From the beginning of the story, Márquez gives the sense that the townspeople perceive their everyday lives as being dreary. For example, he immediately describes the stench of rotting crabs pervading the town and the relentless rains they’re experiencing. From the rains, Márquez extrapolates that the “world had been sad,” which suggests that the dreary conditions have permeated the townspeople’s sense of their entire world.
While the townspeople seem desperate for an interruption to their mundane lives, the angel’s arrival—despite being mysterious and supernatural—is not the interruption they wanted. The townspeople find the angel a disappointment because he is “much too human.” Instead of resembling exalted depictions of angels in religious art, this angel is dressed “like a ragpicker” and his “pitiful condition of a drenched great-grandfather took away any sense of grandeur he might have had.” Furthermore, the angel has parasites, his wings are fraying, and he smells bad—he doesn’t distract the townspeople from their everyday lives, but rather reminds them of the very tedium and shabbiness they wish to forget. The more the angel has in common with the townspeople, therefore, the less they are able to treat him with compassion or reverence. Because of this, they relegate him to a dreadful existence of living in filth in the chicken coop and subsisting on scraps.

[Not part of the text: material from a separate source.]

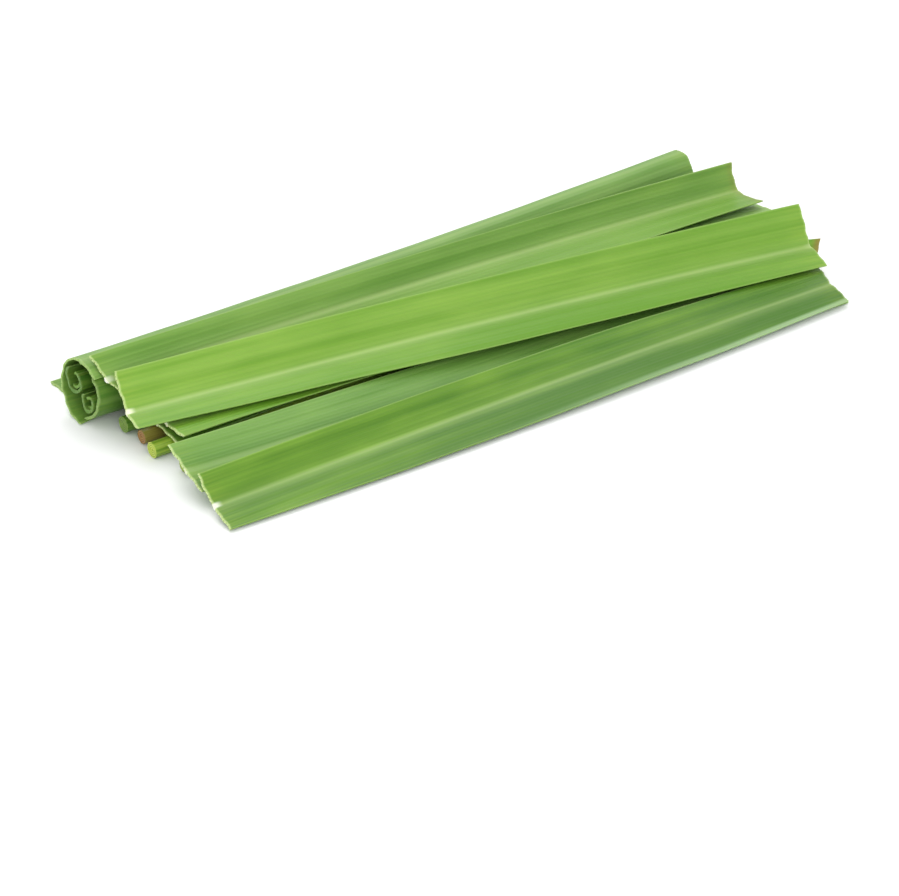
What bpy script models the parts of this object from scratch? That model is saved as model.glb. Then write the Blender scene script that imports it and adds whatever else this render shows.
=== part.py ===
"""Lemongrass stalk, one leafy length cut square at both ends and laid down.

The stalk lies along X, with its rolled heart at the back (+Y), blades nested
over it towards the front and four thin shoots underneath. Each blade is one
folded strip. Its cross-section starts at the keel, the line of the midrib, and
two wings leave it, one to the back and one to the front. The slope of a wing
changes evenly from the keel to its margin, so a wing is an arc. Every number of
the section changes smoothly from the left cut to the right cut.

Lengths in the tables are millimetres and slopes are degrees, rising away from
the keel. The blades are built in metres, with +Z up and the origin at the
middle of the footprint on the surface that the stalk lies on.
"""

import math

import bmesh
import bpy
import numpy as np
from mathutils import Matrix, Vector

# Driving dimensions
MM = 0.001
LEAF_EDGE = 0.60        # thickness of a blade at its margin
LEAF_KEEL = 1.15        # thickness of a blade at its midrib
CURL_KEEL = 0.75        # thickness of a young rolled blade at its midrib
BASE_THICKNESS = 0.70   # even thickness of the two blades that lie on the surface
KEEL_SPREAD = 1.3       # distance over which the midrib thins out into the blade
CENTRE_SHIFT = (-2.9, 2.65)   # moves the drawing's zero to the middle of the footprint
ROWS = 13               # stations from the left cut to the right cut
WING_STEPS = 6          # steps from keel to margin on an open blade
CURL_STEPS = 9          # steps from keel to margin on a rolled blade
SHOOT_SIDES = 20

# One row for each blade: left cut x, right cut x, then the section at the left
# cut, half way along and the right cut. A section is keel y, keel z, then width,
# slope at the keel and slope at the margin, first of the back wing and then of
# the front wing. None half way along means the mean of the two ends.
BLADES = {
    "base_back": ("base", -82, 84,
                  (26.8, 0.7, 9.2, 0, 0, 2.2, 0, 0), None,
                  (26.0, 0.7, 8.4, 0, 0, 3.0, 0, 0)),
    "base_front": ("base", -79, 83,
                   (-26.4, 0.7, 7.4, 0, 0, 7.1, 0, 0), None,
                   (-32.0, 0.7, 5.2, 0, 0, 6.6, 0, 0)),
    "blade_front_upper": ("leaf", -83, 81,
                          (-20.5, 5.5, 7.3, 22, 26, 6.2, -20, -26),
                          (-20.2, 2.3, 9.0, 11, 14, 7.6, 0, -2),
                          (-19.5, 2.0, 6.4, 16, 18, 4.0, -6, -8)),
    "blade_front": ("leaf", -83.4, 83,
                    (-31.5, 2.3, 7.7, 37, 44, 7.5, -10, -13),
                    (-31.6, 2.6, 8.4, 22, 26, 9.8, -6, -9),
                    (-32.4, 2.4, 9.0, 0, -4, 7.2, -4, -10)),
    "blade_middle_under": ("leaf", -76.5, 88.5,
                           (-2.5, 6.2, 4.4, 4, 6, 6.6, 2, -8),
                           (-8.4, 5.5, 7.0, 34, 48, 4.8, -2, -2),
                           (-20.5, 3.6, 3.4, 42, 54, 2.4, -8, -10)),
    "blade_middle": ("leaf", -83, 87,
                     (2.4, 8.6, 9.4, 43, 40, 5.7, -5, -12),
                     (-8.6, 7.9, 9.5, 53, 55, 8.0, -10, -18),
                     (-19.6, 6.4, 9.2, 62, 68, 7.4, -20, -28)),
    "blade_back": ("leaf", -82.5, 88,
                   (10.9, 12.5, 6.4, 40, 34, 6.8, -40, -46),
                   (9.6, 11.1, 6.5, 44, 50, 8.2, -22, -16),
                   (7.1, 8.5, 6.9, 55, 82, 9.0, -2, 16)),
    "blade_sliver": ("leaf", -30, 89,
                     (3.2, 7.1, 4.2, 2, 2, 4.0, 2, 2),
                     (0.6, 7.0, 6.4, 2, 2, 5.0, 2, -4),
                     (-5.6, 8.0, 7.2, -6, -12, 7.0, -6, -28)),
    "blade_bed": ("leaf", -77, 86,
                  (0.6, 5.0, 6.8, 4, 12, 8.5, -2, -14),
                  (0.4, 5.0, 6.8, 3, 8, 7.0, 0, -16),
                  (-1.5, 5.2, 7.0, 2, 8, 6.2, 2, 4)),
    "roll_wrap_top": ("leaf", -84.8, 87,
                      (17.7, 14.9, 24.6, 0, -191, 6.0, 0, -47),
                      (23.5, 11.35, 13.4, 0, -150, 7.2, 4, -60),
                      (27.0, 11.1, 8.8, 0, -103, 9.0, 0, -105)),
    "roll_wrap_front": ("curl", -84.4, 84,
                        (11.35, 7.5, 4.5, 90, 49, 8.6, -90, -168), (10.4, 5.8, 6.4, 90, 26, 7.4, -90, -165),
                        (10.9, 5.5, 8.4, 90, 0, 6.2, -90, -160)),
    "roll_curl_back": ("curl", -85.4, 86.4,
                       (20.1, 6.9, 6.3, 0, 138, 6.3, 0, 138),
                       (23.6, 3.0, 7.0, 0, 139, 7.0, 0, 139),
                       (27.0, 2.9, 8.0, 0, 139, 8.0, 0, 139)),
    "roll_curl_front": ("curl", -85, 84.5,
                        (15.4, 4.0, 4.1, 0, 137, 4.1, 0, 137), (15.9, 2.6, 5.0, 0, 138, 5.0, 0, 138),
                        (17.0, 2.0, 6.6, 0, 140, 6.6, 0, 140)),
}

# A slanting cut: millimetres along X for each millimetre out from the keel, for
# the left back wing, left front wing, right back wing and right front wing.
SLANTED_CUTS = {
    "blade_front": (0, -0.12, 0.42, -0.12),
    "blade_middle": (0.16, -0.19, 0, -0.2),
    "blade_middle_under": (0, 0, 0.8, 0),
    "blade_back": (-0.16, 0.5, 0, 0),
    "base_back": (0, -0.1, 0, 0),
}

# Thin shoots under the blades: radius at the left and right, then both centres
SHOOTS = {
    "stem_back": (1.85, 1.75, (-80.6, 8.0, 2.3), (84, 5.0, 1.85)),
    "stem_middle": (1.60, 1.50, (-80, 1.7, 2.0), (85, 0.6, 1.60)),
    "stem_front": (1.80, 1.70, (-81, -4.0, 1.85), (83, -3.4, 1.80)),
    "stem_low": (1.50, 1.45, (-79, -13.0, 1.65), (82, -8.6, 1.60)),
}

# Colours, linear: open blades, the young rolled blades and the shoots
GREENS = {
    "base_back": (0.14, 0.30, 0.045),
    "base_front": (0.16, 0.34, 0.050),
    "blade_front": (0.19, 0.40, 0.055),
    "blade_front_upper": (0.24, 0.42, 0.110),
    "blade_middle": (0.21, 0.43, 0.060),
    "blade_middle_under": (0.16, 0.34, 0.050),
    "blade_back": (0.20, 0.40, 0.070),
    "blade_sliver": (0.21, 0.38, 0.090),
    "blade_bed": (0.13, 0.28, 0.040),
    "roll_wrap_top": (0.25, 0.43, 0.130),
    "roll_wrap_front": (0.13, 0.28, 0.045),
    "roll_curl_back": (0.12, 0.26, 0.040),
    "roll_curl_front": (0.14, 0.30, 0.045),
    "stem_back": (0.13, 0.27, 0.040),
    "stem_middle": (0.34, 0.26, 0.090),
    "stem_front": (0.38, 0.50, 0.080),
    "stem_low": (0.26, 0.38, 0.080),
}


def clear_scene():
    for thing in list(bpy.data.objects):
        bpy.data.objects.remove(thing, do_unlink=True)


def new_collection(name):
    group = bpy.data.collections.new(name)
    bpy.context.scene.collection.children.link(group)
    return group


def plant_material(name):
    material = bpy.data.materials.new(name)
    material.use_nodes = True
    shader = material.node_tree.nodes["Principled BSDF"]
    shader.inputs["Base Color"].default_value = (*GREENS[name], 1.0)
    shader.inputs["Roughness"].default_value = 0.45
    return material


def section_numbers(spec, along):
    """Return the eight numbers of a section at a fraction of the length.

    They follow the parabola through the left, middle and right values.
    """
    left = np.array(spec[3], dtype=float)
    right = np.array(spec[5], dtype=float)
    middle = (left + right) / 2 if spec[4] is None else np.array(spec[4], dtype=float)
    return (left * (1 - along) * (1 - 2 * along)
            + middle * 4 * along * (1 - along)
            + right * along * (2 * along - 1))


def wing_curve(width, slope_keel, slope_margin, steps):
    """Return distances out and up from the keel along one wing.

    Each step has the slope of its middle, so the wing keeps its true width.
    """
    fraction = (np.arange(steps) + 0.5) / steps
    slope = np.radians(slope_keel + (slope_margin - slope_keel) * fraction)
    out = np.concatenate([[0.0], np.cumsum(np.cos(slope)) * width / steps])
    up = np.concatenate([[0.0], np.cumsum(np.sin(slope)) * width / steps])
    return out, up


def blade_rows(name, spec, steps):
    """Return the upper surface as rows of points, and each column's keel weight."""
    cut = SLANTED_CUTS.get(name, (0, 0, 0, 0))
    rows = []
    for row in range(ROWS):
        along = row / (ROWS - 1)
        numbers = section_numbers(spec, along)
        x = spec[1] + (spec[2] - spec[1]) * along
        back_out, back_up = wing_curve(*numbers[2:5], steps)
        front_out, front_up = wing_curve(*numbers[5:8], steps)
        reach = np.arange(steps + 1) / steps
        near_left = (1 - along) ** 3
        near_right = along ** 3
        back_x = x + reach * numbers[2] * (cut[0] * near_left + cut[2] * near_right)
        front_x = x + reach * numbers[5] * (cut[1] * near_left + cut[3] * near_right)
        xs = np.concatenate([front_x[::-1], back_x[1:]])
        ys = np.concatenate([(numbers[0] - front_out)[::-1], (numbers[0] + back_out)[1:]])
        zs = np.concatenate([(numbers[1] + front_up)[::-1], (numbers[1] + back_up)[1:]])
        rows.append(np.stack([xs, ys, zs], axis=1))
    mean = section_numbers(spec, 0.5)
    away = np.concatenate([np.linspace(mean[5], 0, steps + 1),
                           np.linspace(0, mean[2], steps + 1)[1:]])
    return np.array(rows), away


def add_blade(name, spec, group):
    """Build one blade: an open folded strip, thickened downwards from its upper side."""
    kind = spec[0]
    steps = CURL_STEPS if kind == "curl" else WING_STEPS
    points, away = blade_rows(name, spec, steps)
    points[:, :, 0] += CENTRE_SHIFT[0]
    points[:, :, 1] += CENTRE_SHIFT[1]
    columns = points.shape[1]
    faces = []
    for row in range(ROWS - 1):
        for column in range(columns - 1):
            corner = row * columns + column
            faces.append((corner, corner + columns, corner + columns + 1, corner + 1))
    mesh = bpy.data.meshes.new(name)
    mesh.from_pydata((points.reshape(-1, 3) * MM).tolist(), [], faces)
    mesh.update()
    blade = bpy.data.objects.new(name, mesh)
    group.objects.link(blade)
    mesh.materials.append(plant_material(name))

    shell = blade.modifiers.new("leaf thickness", 'SOLIDIFY')
    shell.offset = -1.0
    shell.use_even_offset = True
    if kind == "base":
        shell.thickness = BASE_THICKNESS * MM
        return blade
    keel = CURL_KEEL if kind == "curl" else LEAF_KEEL
    shell.thickness = keel * MM
    weights = blade.vertex_groups.new(name="keel")
    for column in range(columns):
        rise = math.exp(-(away[column] / KEEL_SPREAD) ** 2)
        weight = (LEAF_EDGE + (keel - LEAF_EDGE) * rise) / keel
        members = [row * columns + column for row in range(ROWS)]
        weights.add(members, weight, 'REPLACE')
    shell.vertex_group = "keel"
    return blade


def add_shoot(name, spec, group):
    """Build one thin shoot: a slightly tapering round rod between two centres."""
    left_radius, right_radius, left, right = spec
    shift = Vector((CENTRE_SHIFT[0], CENTRE_SHIFT[1], 0.0))
    start = (Vector(left) + shift) * MM
    end = (Vector(right) + shift) * MM
    turn = (end - start).to_track_quat('Z', 'Y').to_matrix().to_4x4()
    place = Matrix.Translation((start + end) / 2) @ turn
    shape = bmesh.new()
    bmesh.ops.create_cone(shape, cap_ends=True, cap_tris=False, segments=SHOOT_SIDES,
                          radius1=left_radius * MM, radius2=right_radius * MM,
                          depth=(end - start).length, matrix=place)
    mesh = bpy.data.meshes.new(name)
    shape.to_mesh(mesh)
    shape.free()
    shoot = bpy.data.objects.new(name, mesh)
    group.objects.link(shoot)
    mesh.materials.append(plant_material(name))
    return shoot


def main():
    clear_scene()
    stalk = new_collection("lemongrass_stalk")
    for name, spec in BLADES.items():
        add_blade(name, spec, stalk)
    for name, spec in SHOOTS.items():
        add_shoot(name, spec, stalk)


main()
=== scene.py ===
# %% [markdown]
# # A fresh lemongrass stalk, cut square at both ends
#
# Lemongrass grows as a tight bundle of long leaves. Here a leafy length has been
# cut across at both ends and laid on a pale table. The youngest leaves are still
# rolled at the back, the older ones have opened and lie folded over each other,
# and a few thin shoots lie under them. Each leaf could be a flat card with a
# picture on it, but a card has no fold, no thickness and no cut edge, so here
# every leaf is a real strip worked out from a few measured numbers.

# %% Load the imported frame
import math

import bpy
import numpy as np
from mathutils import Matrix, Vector


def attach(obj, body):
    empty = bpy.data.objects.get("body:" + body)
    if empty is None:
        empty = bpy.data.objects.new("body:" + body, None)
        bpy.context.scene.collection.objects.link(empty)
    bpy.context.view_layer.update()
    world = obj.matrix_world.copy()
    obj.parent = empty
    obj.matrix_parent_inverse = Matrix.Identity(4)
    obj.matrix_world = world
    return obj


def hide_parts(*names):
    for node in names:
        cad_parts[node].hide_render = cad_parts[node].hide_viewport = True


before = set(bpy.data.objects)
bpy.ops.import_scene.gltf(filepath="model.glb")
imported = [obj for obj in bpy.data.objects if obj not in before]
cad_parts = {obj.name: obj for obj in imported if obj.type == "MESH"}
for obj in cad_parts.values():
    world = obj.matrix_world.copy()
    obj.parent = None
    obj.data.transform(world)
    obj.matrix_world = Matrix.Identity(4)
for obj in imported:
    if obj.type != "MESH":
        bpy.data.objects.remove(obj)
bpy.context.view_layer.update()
print("CAD nodes:", len(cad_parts))

# %% [markdown]
# ## The measured sections
#
# A folded leaf is a keel, the line of its midrib, with a wing on each side. Cut
# across, each wing is an arc: it leaves the keel at one slope and reaches the
# margin at another. So a section needs eight numbers: the keel's y and z, then
# width, slope at the keel and slope at the margin for the back wing and for the
# front wing. Lengths are millimetres and slopes are degrees that rise away from
# the keel. The sections are those of the solids, so each leaf stays where its
# solid is. Only a few ends differ from theirs, by less than 2 mm.

# %% Sections of the leaves: kind, left cut, right cut, then left, middle and right section
MM = 0.001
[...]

In spite of the townspeople’s conviction that the angel is nothing special, Márquez hints that this visiting creature is sacred and sublime. His apparent ability to perform miracles is what most distinguishes him from humans, but the miracles that he performs either go unnoticed or unappreciated by the townspeople. “The few miracles attributed to the angel showed a certain mental disorder,” Márquez writes in the sneering voice of the townspeople, “like the blind man who didn’t recover his sight but grew three new teeth, or the paralytic who didn’t get to walk but almost won the lottery, and the leper whose sores sprouted sunflowers.” While the townspeople wanted miracles that would change their lives, the angel’s miracles seem simply to remind them that their lives are already extraordinary. Márquez suggests that rather than feeling awed by their proximity to a miracle, the townspeople felt mocked by these “consolation miracles,” since they were not the miracles that the people wanted or expected.
Even the angel’s sole traditional miracle goes unappreciated. Pelayo and Elisenda’s child is gripped by a dire fever at the story’s opening. While the couple had assumed at first that the angel was coming to take the ailing child (presumably to the afterlife), the angel’s arrival coincides with the child’s sudden recovery. Instead of connecting the two events, however, Pelayo and Elisenda assume that the angel is utterly ineffectual, which hints that it’s their inability to perceive miracles—rather than the absence of the miraculous in their lives—that plagues them.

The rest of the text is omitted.